[SOURCE DATA start]

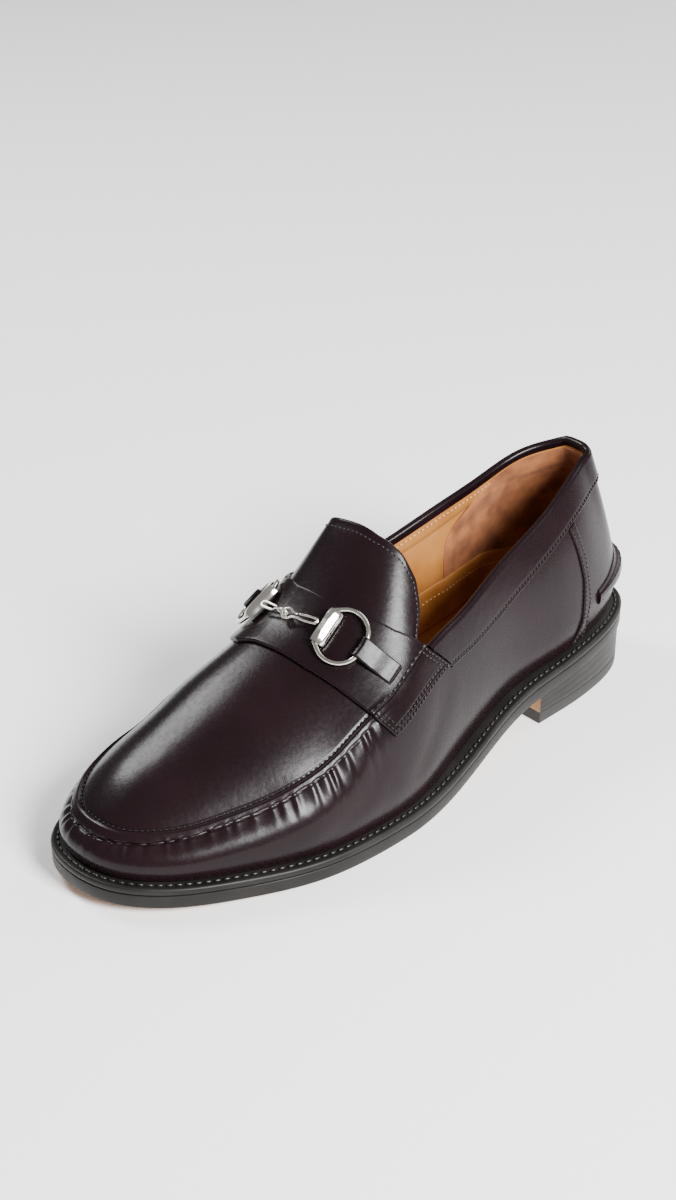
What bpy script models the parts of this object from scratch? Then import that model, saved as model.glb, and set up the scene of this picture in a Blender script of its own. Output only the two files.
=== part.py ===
"""A left bit loafer, built piece by piece as a shoemaker would.

Metres, +Z up, the toe along -Y and the wearer's left (the outer side of the foot) along +X.
The sole stands on z = 0 and the origin is under the middle of the outsole's outline.
"""

import math

import bmesh
import bpy
import numpy as np

# Main sizes
LENGTH = 0.296
# Length of either side of the outline, from the heel's back to the toe's tip
SIDE_LENGTH = 0.34
BALL_WIDTH = 0.106
WAIST_WIDTH = 0.062
HEEL_WIDTH = 0.064
SEAM_GAP = 0.0003

# Sole and heel
OUTSOLE_THICKNESS = 0.0058
WELT_THICKNESS = 0.0031
WELT_REACH_BALL = 0.0046
WELT_REACH_WAIST = 0.0068
WELT_REACH_HEEL = 0.0058
HEEL_LENGTH = 0.0757
HEEL_FRONT_HEIGHT = 0.0140
SEAT_RISE = 0.0078
HEEL_TAPER = 0.0008
TOP_LIFT_THICKNESS = 0.0055
TOE_SPRING = 0.0050
INSOLE_THICKNESS = 0.0055
INSOLE_SPAN = (0.0295, 0.9775)
EDGE_BEVEL = 0.0007

# Upper
WALL = 0.0018
RIM_WALL = 0.0010
TOE_HEIGHT = 0.0150
INSTEP_HEIGHT = 0.0620
COLLAR_HEIGHT = 0.0760
SWELL = 0.0018
LEAN = 0.0100
SPINE_OFFSET = 0.0120
SWELL_HEIGHT = 0.0140
SEAM_RIDGE = 0.0013
RIDGE_WIDTH = 0.0050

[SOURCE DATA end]

# EXERCISE:
Extract the first line above and each line after it up to and including the one with "EDGE_BEVEL = 0.0007", please, exactly and with nothing else.

# ANSWER FOR THIS EXERCISE:
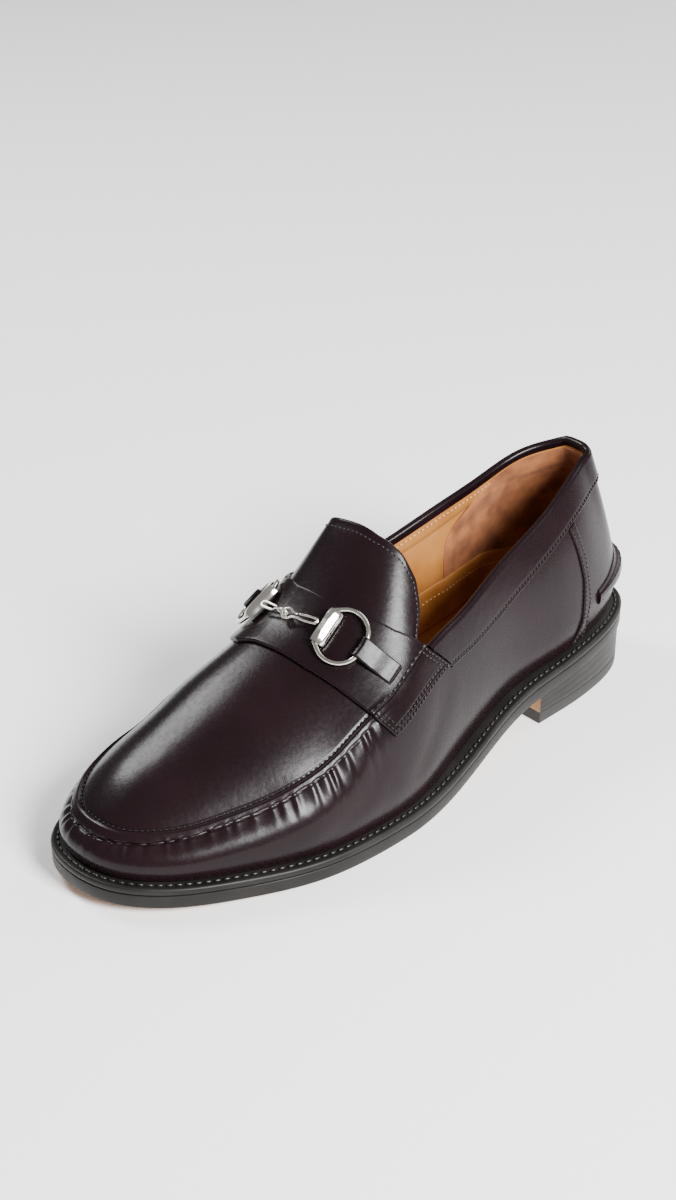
What bpy script models the parts of this object from scratch? Then import that model, saved as model.glb, and set up the scene of this picture in a Blender script of its own. Output only the two files.
=== part.py ===
"""A left bit loafer, built piece by piece as a shoemaker would.

Metres, +Z up, the toe along -Y and the wearer's left (the outer side of the foot) along +X.
The sole stands on z = 0 and the origin is under the middle of the outsole's outline.
"""

import math

import bmesh
import bpy
import numpy as np

# Main sizes
LENGTH = 0.296
# Length of either side of the outline, from the heel's back to the toe's tip
SIDE_LENGTH = 0.34
BALL_WIDTH = 0.106
WAIST_WIDTH = 0.062
HEEL_WIDTH = 0.064
SEAM_GAP = 0.0003

# Sole and heel
OUTSOLE_THICKNESS = 0.0058
WELT_THICKNESS = 0.0031
WELT_REACH_BALL = 0.0046
WELT_REACH_WAIST = 0.0068
WELT_REACH_HEEL = 0.0058
HEEL_LENGTH = 0.0757
HEEL_FRONT_HEIGHT = 0.0140
SEAT_RISE = 0.0078
HEEL_TAPER = 0.0008
TOP_LIFT_THICKNESS = 0.0055
TOE_SPRING = 0.0050
INSOLE_THICKNESS = 0.0055
INSOLE_SPAN = (0.0295, 0.9775)
EDGE_BEVEL = 0.0007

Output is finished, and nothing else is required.